Mrs. Doubtfire (1993)

His wife is divorcing him and the only way to be with his kids is to become the ultimate dad by, well, becoming the ultimate nanny. You can't get much better than Robin Williams, who has learned how to be a father figure in a lot of classics, including Hook, Good Will Hunting, and Dead Poet's Society. If you haven't seen Mrs. Doubtfire yet, its dad factor is the least of its great qualities. And hey, the movie has, by far, the best montage ever built around Aerosmith's "Dude Look's Like a Lady" I've ever seen. Now, would you like one lump or two? 

Kramer vs.
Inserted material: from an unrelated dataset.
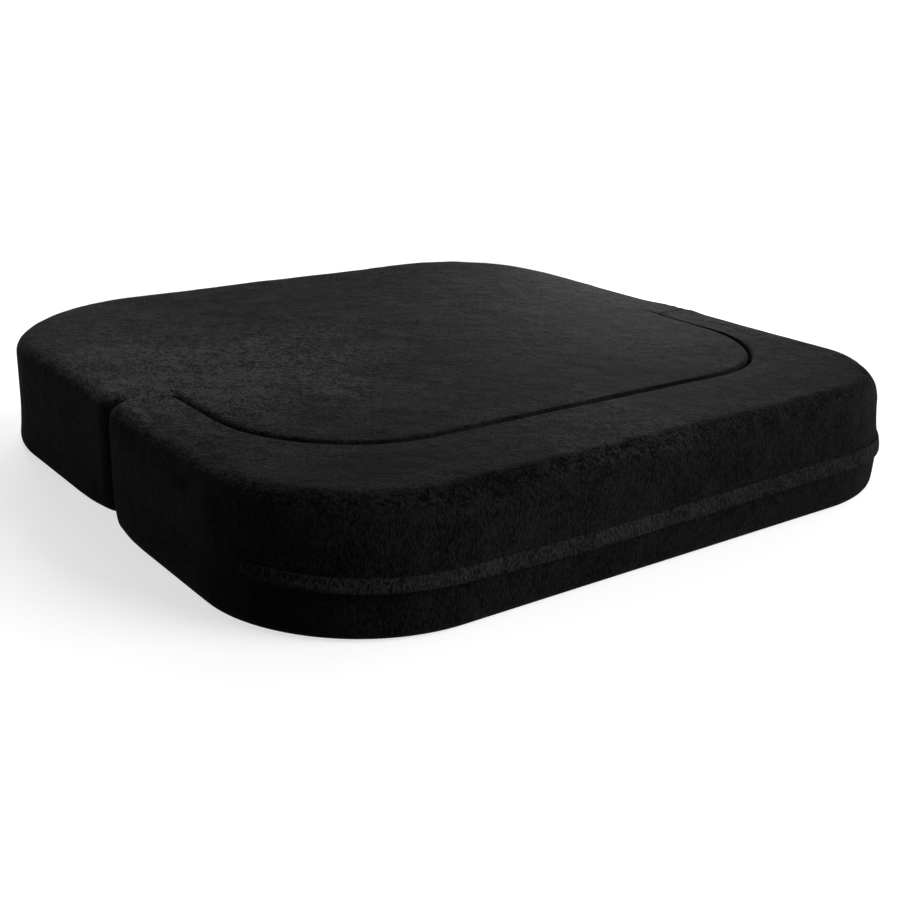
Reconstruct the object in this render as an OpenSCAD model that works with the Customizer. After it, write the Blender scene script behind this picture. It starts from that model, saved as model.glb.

Kramer (1979)

Dustin Hoffman plays Ted Kramer, who has been a workaholic, neglectful dad all his life, but is forced to take care of his eight-year-old son Billy after his wife Joanna (played by Meryl Streep) leaves him. There are few actors better than Hoffman and somehow the kid has believable dialogue and doesn't annoy you every time he speaks, like most movie children do. If you want to see a guy go from zero to dad in an hour and a half, there are few films more touching and charming than this one. 

The Switch (2010)

The Switch is a completely overlooked movie from last year. Granted, it suffers from a predictable plot, but any movie starring Jennifer Aniston is guilty of that. Where it shines brightly is in Wally's (Jason Bateman) relationship with little Sebastion, a seven-year-old played by Thomas Robinson, who I hope we'll see again. Wally is a downer kind of guy with a lot of neurosis and when we meet Sebastion, we can instantly tell who is father is. On many levels this film gets corny, but seeing Wally and Sebastion bond is worth the drama the script drums up.  

Finding Nemo (2003)

The rest of these movies have been about a father learning to be a great dad by spending time with his children. Finding Nemo is a bit different. Instead, Marlin (Albert Brooks) has to learn to let go of his son Nemo (Alexander Gould) and let him live his life. There are a thousand things to love about Finding Nemo, but after seeing Kramer vs. Kramer, I noticed that Pixar may be a fan of the film as well. There is a very clear homage to it when Nemo goes to touch the "butt" after his dad tells him not to: "You make one more move, mister," yells Marlin as Nemo lifts his fin. "Don't you lay a fin on that boat! Don't you dare touch that boat!" You can guess what a defiant child does next. 

John Q (2002)

So there are fathers that learn to be dads, but how far would you go for your children? Like Liam Neeson in Taken, Denzel Washington proves that his son is more important to him than anything, including jail time or his own safety. He may be a down-on-his-luck dad, but when push comes to shove, few onscreen dads have done more for their kids.

So many more...

There are a ton of great movies about being dads that I just didn't get a chance to mention, from Will Smith in The Pursuit of Happyness, to Greg Kinnear in Little Miss Sunshine to Harrison Ford in Air Force One, Jim Carrey in Liar Liar, and dozens of others. I'd write about them all, but I should really give my own dad a call. Happy Father's Day!